__SET EXERCISE__
Write out the listing beneath this instruction in its entirety, exactly as it reads.

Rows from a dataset

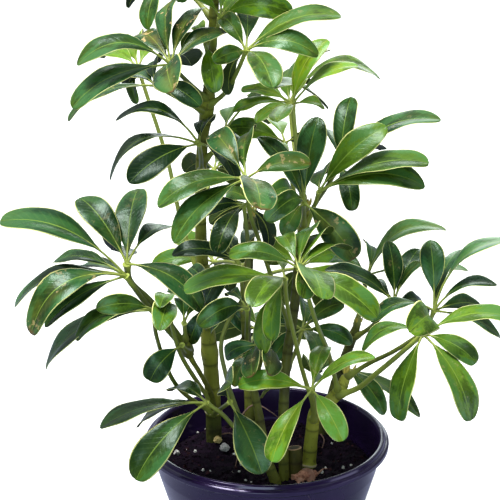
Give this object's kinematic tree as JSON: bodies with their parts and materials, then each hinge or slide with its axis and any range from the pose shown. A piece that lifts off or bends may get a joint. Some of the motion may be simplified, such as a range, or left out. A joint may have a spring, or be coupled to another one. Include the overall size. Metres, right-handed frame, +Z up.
{
  "type": "potted umbrella plant",
  "caption": "Dwarf umbrella plant with whorled glossy leaflets on several canes, growing in a round tapered nursery pot filled with potting mix.",
  "frame": {"origin": "centre of the pot's flat base, on the surface that it stands on", "axes": "+Z up along the pot's axis, +X to the viewer's right, +Y away from the viewer"},
  "size_m": [0.3097, 0.342, 0.4793],
  "materials": {
    "pot": "satin",
    "soil": "matte",
    "cane": "satin",
    "stub": "matte",
    "leaf": "satin",
    "young_leaf": "satin"
  },
  "bodies": {
    "root": {"pot": "pot", "soil": "soil", "trunk": "cane", "right_cane": "cane", "middle_cane": "cane", "front_cane": "cane", "back_cane": "cane", "far_cane": "cane", "cut_stub": "stub", "frond_back_1": "leaf", "frond_back_2": "leaf", "frond_back_3": "leaf", "frond_back_4": "leaf", "frond_back_5": "leaf", "frond_core_1": "leaf", "frond_core_2": "leaf", "frond_core_3": "leaf", "frond_core_4": "leaf", "frond_core_5": "leaf", "frond_crown_1": "leaf", "frond_crown_2": "leaf", "frond_crown_3": "leaf", "frond_front_1": "leaf", "frond_front_2": "leaf", "frond_front_3": "leaf", "frond_front_4": "leaf", "frond_left_1": "leaf", "frond_left_2": "leaf", "frond_left_3": "leaf", "frond_left_4": "leaf", "frond_left_5": "leaf", "frond_left_6": "leaf", "frond_left_7": "leaf", "frond_light_1": "young_leaf", "frond_low_1": "leaf", "frond_low_2": "leaf", "frond_low_3": "young_leaf", "frond_right_1": "leaf", "frond_right_10": "leaf", "frond_right_2": "leaf", "frond_right_3": "leaf", "frond_right_4": "leaf", "frond_right_5": "leaf", "frond_right_6": "leaf", "frond_right_7": "leaf", "frond_right_8": "leaf", "frond_right_9": "leaf", "frond_teal_1": "leaf", "frond_top_1": "leaf", "frond_top_2": "leaf", "frond_top_3": "leaf", "frond_top_4": "leaf", "frond_top_5": "leaf", "frond_top_6": "leaf", "frond_top_7": "leaf"}
  },
  "joints": []
}
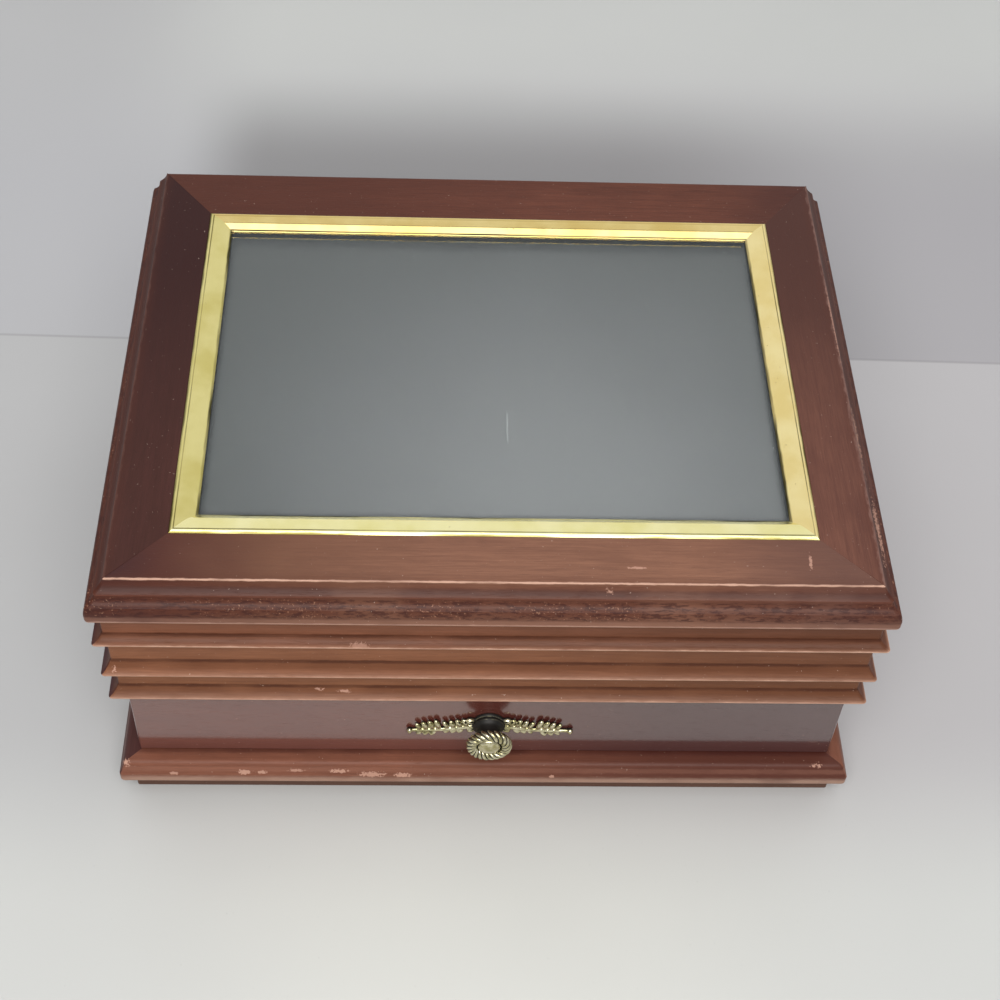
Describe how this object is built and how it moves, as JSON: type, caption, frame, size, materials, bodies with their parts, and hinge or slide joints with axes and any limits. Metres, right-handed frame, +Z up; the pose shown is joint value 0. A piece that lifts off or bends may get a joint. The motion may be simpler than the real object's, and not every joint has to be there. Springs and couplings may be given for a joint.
{
  "type": "jewelry box",
  "caption": "Wooden jewelry box with stacked mouldings, a hinged lid that frames a photo behind glass in a brass surround, a lined compartment with ring rolls and a full-width drawer.",
  "frame": {"origin": "centre of the carcass in plan, on the plane that the box stands on", "axes": "+X to the right as seen from the drawer side, +Y to the back, +Z up"},
  "size_m": [0.2306, 0.1856, 0.1071],
  "materials": {
    "mahogany_moulding": "satin stained",
    "mahogany_board": "satin lacquered",
    "dark_board": "matt painted",
    "drawer_wood": "stained",
    "hardboard": "matt",
    "polished_brass": "polished",
    "antique_brass": "antiqued",
    "hardware_brass": "plated",
    "screw_steel": "plated",
    "window_glass": "clear",
    "grey_paper": "matt",
    "velvet_roll": "velvet",
    "velvet_lining": "velvet"
  },
  "bodies": {
    "case": {"back_board": "mahogany_board", "base_moulding_front": "mahogany_moulding", "base_moulding_left": "mahogany_moulding", "base_moulding_right": "mahogany_moulding", "bottom_board": "dark_board", "compartment_floor_pad": "velvet_lining", "compartment_shelf": "hardboard", "divider_cross": "velvet_lining", "divider_rings": "velvet_lining", "front_board": "mahogany_board", "hinge_leaf_case_left": "hardware_brass", "hinge_leaf_case_right": "hardware_brass", "hinge_pins": "hardware_brass", "hinge_screws_case": "hardware_brass", "lining_end_walls": "velvet_lining", "lining_long_walls": "velvet_lining", "lower_moulding_front": "mahogany_moulding", "lower_moulding_left": "mahogany_moulding", "lower_moulding_right": "mahogany_moulding", "middle_moulding_front": "mahogany_moulding", "middle_moulding_left": "mahogany_moulding", "middle_moulding_right": "mahogany_moulding", "ring_roll_1": "velvet_roll", "ring_roll_2": "velvet_roll", "ring_roll_3": "velvet_roll", "ring_roll_4": "velvet_roll", "side_board_left": "mahogany_board", "side_board_right": "mahogany_board", "top_moulding_front": "mahogany_moulding", "top_moulding_left": "mahogany_moulding", "top_moulding_right": "mahogany_moulding"},
    "lid": {"backing_board": "hardboard", "brass_strip_back": "polished_brass", "brass_strip_front": "polished_brass", "brass_strip_left": "polished_brass", "brass_strip_right": "polished_brass", "hinge_leaf_lid_left": "hardware_brass", "hinge_leaf_lid_right": "hardware_brass", "hinge_screws_lid": "hardware_brass", "lid_padded_panel": "velvet_lining", "lid_rail_back": "mahogany_moulding", "lid_rail_front": "mahogany_moulding", "lid_rail_left": "mahogany_moulding", "lid_rail_right": "mahogany_moulding", "photo_insert": "grey_paper", "turn_button_screws": "hardware_brass", "window_glass": "window_glass"},
    "drawer": {"drawer_back": "drawer_wood", "drawer_bottom": "hardboard", "drawer_front": "mahogany_board", "drawer_pad": "velvet_lining", "drawer_side_left": "drawer_wood", "drawer_side_right": "drawer_wood", "pull_knob": "antique_brass", "pull_leaf_plate": "antique_brass", "pull_screw": "screw_steel"},
    "turn_button_front": {"turn_button_front": "hardware_brass"},
    "turn_button_right": {"turn_button_right": "hardware_brass"},
    "turn_button_back": {"turn_button_back": "hardware_brass"},
    "turn_button_left": {"turn_button_left": "hardware_brass"}
  },
  "joints": [
    {"name": "lid_hinge", "type": "hinge", "parent": "case", "child": "lid", "pos_m": [0, 0.0877, 0.09275], "axis": [-1, 0, 0], "range_deg": [0, 100]},
    {"name": "drawer_slide", "type": "slide", "parent": "case", "child": "drawer", "axis": [0, -1, 0], "range_m": [0, 0.115]},
    {"name": "turn_button_front_turn", "type": "hinge", "parent": "lid", "child": "turn_button_front", "pos_m": [0, -0.0708, 0.09225], "axis": [0, 0, 1], "range_deg": [-90, 90]},
    {"name": "turn_button_right_turn", "type": "hinge", "parent": "lid", "child": "turn_button_right", "pos_m": [0.0944, -0.0018, 0.09225], "axis": [0, 0, 1], "range_deg": [-90, 90]},
    {"name": "turn_button_back_turn", "type": "hinge", "parent": "lid", "child": "turn_button_back", "pos_m": [0, 0.0672, 0.09225], "axis": [0, 0, 1], "range_deg": [-90, 90]},
    {"name": "turn_button_left_turn", "type": "hinge", "parent": "lid", "child": "turn_button_left", "pos_m": [-0.0944, -0.0018, 0.09225], "axis": [0, 0, 1], "range_deg": [-90, 90]}
  ]
}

__REPLY__
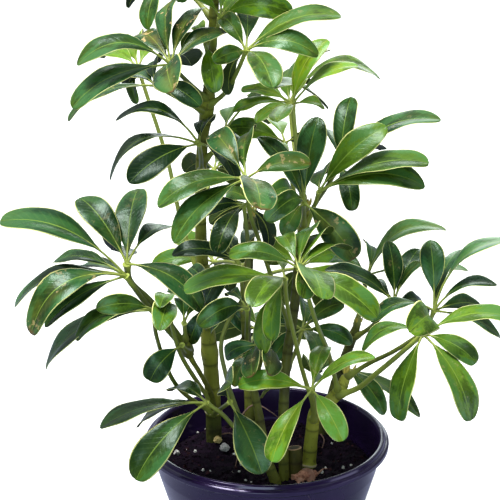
Give this object's kinematic tree as JSON: bodies with their parts and materials, then each hinge or slide with its axis and any range from the pose shown. A piece that lifts off or bends may get a joint. Some of the motion may be simplified, such as a range, or left out. A joint may have a spring, or be coupled to another one. Include the overall size. Metres, right-handed frame, +Z up.
{
  "type": "potted umbrella plant",
  "caption": "Dwarf umbrella plant with whorled glossy leaflets on several canes, growing in a round tapered nursery pot filled with potting mix.",
  "frame": {"origin": "centre of the pot's flat base, on the surface that it stands on", "axes": "+Z up along the pot's axis, +X to the viewer's right, +Y away from the viewer"},
  "size_m": [0.3097, 0.342, 0.4793],
  "materials": {
    "pot": "satin",
    "soil": "matte",
    "cane": "satin",
    "stub": "matte",
    "leaf": "satin",
    "young_leaf": "satin"
  },
  "bodies": {
    "root": {"pot": "pot", "soil": "soil", "trunk": "cane", "right_cane": "cane", "middle_cane": "cane", "front_cane": "cane", "back_cane": "cane", "far_cane": "cane", "cut_stub": "stub", "frond_back_1": "leaf", "frond_back_2": "leaf", "frond_back_3": "leaf", "frond_back_4": "leaf", "frond_back_5": "leaf", "frond_core_1": "leaf", "frond_core_2": "leaf", "frond_core_3": "leaf", "frond_core_4": "leaf", "frond_core_5": "leaf", "frond_crown_1": "leaf", "frond_crown_2": "leaf", "frond_crown_3": "leaf", "frond_front_1": "leaf", "frond_front_2": "leaf", "frond_front_3": "leaf", "frond_front_4": "leaf", "frond_left_1": "leaf", "frond_left_2": "leaf", "frond_left_3": "leaf", "frond_left_4": "leaf", "frond_left_5": "leaf", "frond_left_6": "leaf", "frond_left_7": "leaf", "frond_light_1": "young_leaf", "frond_low_1": "leaf", "frond_low_2": "leaf", "frond_low_3": "young_leaf", "frond_right_1": "leaf", "frond_right_10": "leaf", "frond_right_2": "leaf", "frond_right_3": "leaf", "frond_right_4": "leaf", "frond_right_5": "leaf", "frond_right_6": "leaf", "frond_right_7": "leaf", "frond_right_8": "leaf", "frond_right_9": "leaf", "frond_teal_1": "leaf", "frond_top_1": "leaf", "frond_top_2": "leaf", "frond_top_3": "leaf", "frond_top_4": "leaf", "frond_top_5": "leaf", "frond_top_6": "leaf", "frond_top_7": "leaf"}
  },
  "joints": []
}
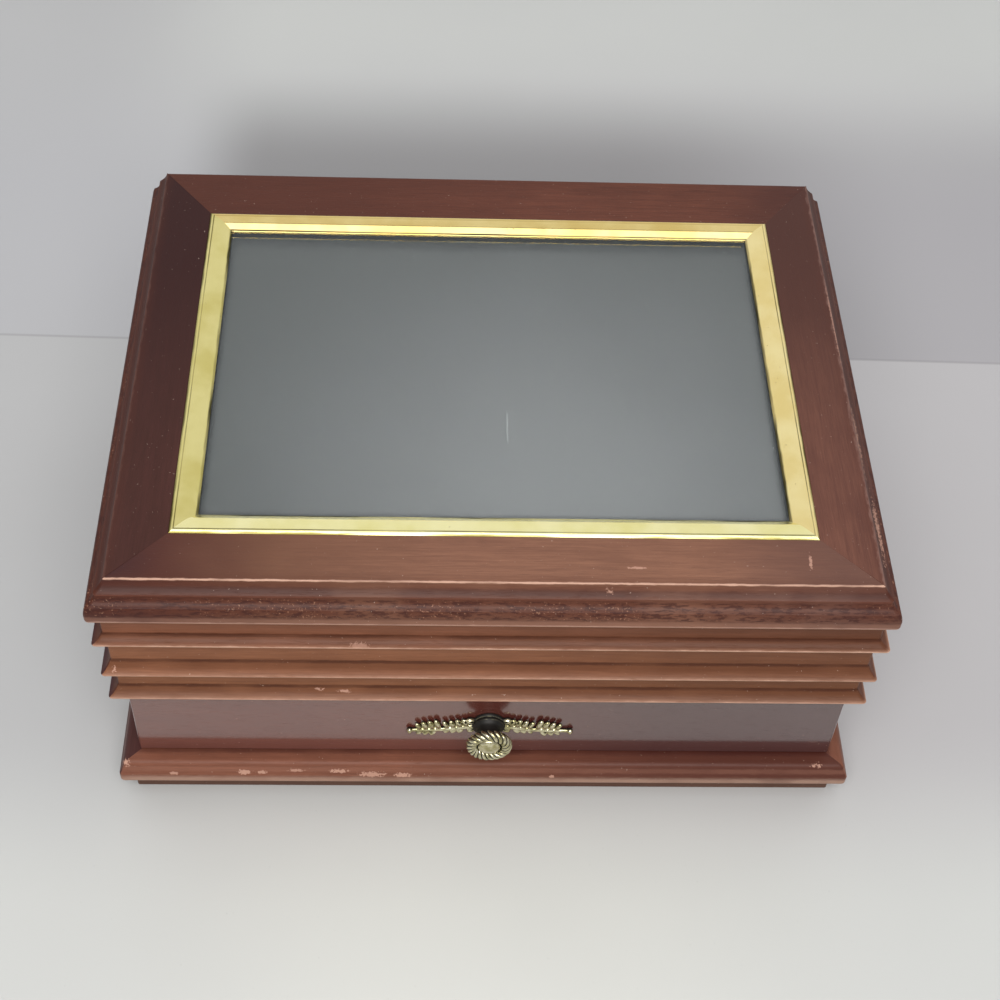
Describe how this object is built and how it moves, as JSON: type, caption, frame, size, materials, bodies with their parts, and hinge or slide joints with axes and any limits. Metres, right-handed frame, +Z up; the pose shown is joint value 0. A piece that lifts off or bends may get a joint. The motion may be simpler than the real object's, and not every joint has to be there. Springs and couplings may be given for a joint.
{
  "type": "jewelry box",
  "caption": "Wooden jewelry box with stacked mouldings, a hinged lid that frames a photo behind glass in a brass surround, a lined compartment with ring rolls and a full-width drawer.",
  "frame": {"origin": "centre of the carcass in plan, on the plane that the box stands on", "axes": "+X to the right as seen from the drawer side, +Y to the back, +Z up"},
  "size_m": [0.2306, 0.1856, 0.1071],
  "materials": {
    "mahogany_moulding": "satin stained",
    "mahogany_board": "satin lacquered",
    "dark_board": "matt painted",
    "drawer_wood": "stained",
    "hardboard": "matt",
    "polished_brass": "polished",
    "antique_brass": "antiqued",
    "hardware_brass": "plated",
    "screw_steel": "plated",
    "window_glass": "clear",
    "grey_paper": "matt",
    "velvet_roll": "velvet",
    "velvet_lining": "velvet"
  },
  "bodies": {
    "case": {"back_board": "mahogany_board", "base_moulding_front": "mahogany_moulding", "base_moulding_left": "mahogany_moulding", "base_moulding_right": "mahogany_moulding", "bottom_board": "dark_board", "compartment_floor_pad": "velvet_lining", "compartment_shelf": "hardboard", "divider_cross": "velvet_lining", "divider_rings": "velvet_lining", "front_board": "mahogany_board", "hinge_leaf_case_left": "hardware_brass", "hinge_leaf_case_right": "hardware_brass", "hinge_pins": "hardware_brass", "hinge_screws_case": "hardware_brass", "lining_end_walls": "velvet_lining", "lining_long_walls": "velvet_lining", "lower_moulding_front": "mahogany_moulding", "lower_moulding_left": "mahogany_moulding", "lower_moulding_right": "mahogany_moulding", "middle_moulding_front": "mahogany_moulding", "middle_moulding_left": "mahogany_moulding", "middle_moulding_right": "mahogany_moulding", "ring_roll_1": "velvet_roll", "ring_roll_2": "velvet_roll", "ring_roll_3": "velvet_roll", "ring_roll_4": "velvet_roll", "side_board_left": "mahogany_board", "side_board_right": "mahogany_board", "top_moulding_front": "mahogany_moulding", "top_moulding_left": "mahogany_moulding", "top_moulding_right": "mahogany_moulding"},
    "lid": {"backing_board": "hardboard", "brass_strip_back": "polished_brass", "brass_strip_front": "polished_brass", "brass_strip_left": "polished_brass", "brass_strip_right": "polished_brass", "hinge_leaf_lid_left": "hardware_brass", "hinge_leaf_lid_right": "hardware_brass", "hinge_screws_lid": "hardware_brass", "lid_padded_panel": "velvet_lining", "lid_rail_back": "mahogany_moulding", "lid_rail_front": "mahogany_moulding", "lid_rail_left": "mahogany_moulding", "lid_rail_right": "mahogany_moulding", "photo_insert": "grey_paper", "turn_button_screws": "hardware_brass", "window_glass": "window_glass"},
    "drawer": {"drawer_back": "drawer_wood", "drawer_bottom": "hardboard", "drawer_front": "mahogany_board", "drawer_pad": "velvet_lining", "drawer_side_left": "drawer_wood", "drawer_side_right": "drawer_wood", "pull_knob": "antique_brass", "pull_leaf_plate": "antique_brass", "pull_screw": "screw_steel"},
    "turn_button_front": {"turn_button_front": "hardware_brass"},
    "turn_button_right": {"turn_button_right": "hardware_brass"},
    "turn_button_back": {"turn_button_back": "hardware_brass"},
    "turn_button_left": {"turn_button_left": "hardware_brass"}
  },
  "joints": [
    {"name": "lid_hinge", "type": "hinge", "parent": "case", "child": "lid", "pos_m": [0, 0.0877, 0.09275], "axis": [-1, 0, 0], "range_deg": [0, 100]},
    {"name": "drawer_slide", "type": "slide", "parent": "case", "child": "drawer", "axis": [0, -1, 0], "range_m": [0, 0.115]},
    {"name": "turn_button_front_turn", "type": "hinge", "parent": "lid", "child": "turn_button_front", "pos_m": [0, -0.0708, 0.09225], "axis": [0, 0, 1], "range_deg": [-90, 90]},
    {"name": "turn_button_right_turn", "type": "hinge", "parent": "lid", "child": "turn_button_right", "pos_m": [0.0944, -0.0018, 0.09225], "axis": [0, 0, 1], "range_deg": [-90, 90]},
    {"name": "turn_button_back_turn", "type": "hinge", "parent": "lid", "child": "turn_button_back", "pos_m": [0, 0.0672, 0.09225], "axis": [0, 0, 1], "range_deg": [-90, 90]},
    {"name": "turn_button_left_turn", "type": "hinge", "parent": "lid", "child": "turn_button_left", "pos_m": [-0.0944, -0.0018, 0.09225], "axis": [0, 0, 1], "range_deg": [-90, 90]}
  ]
}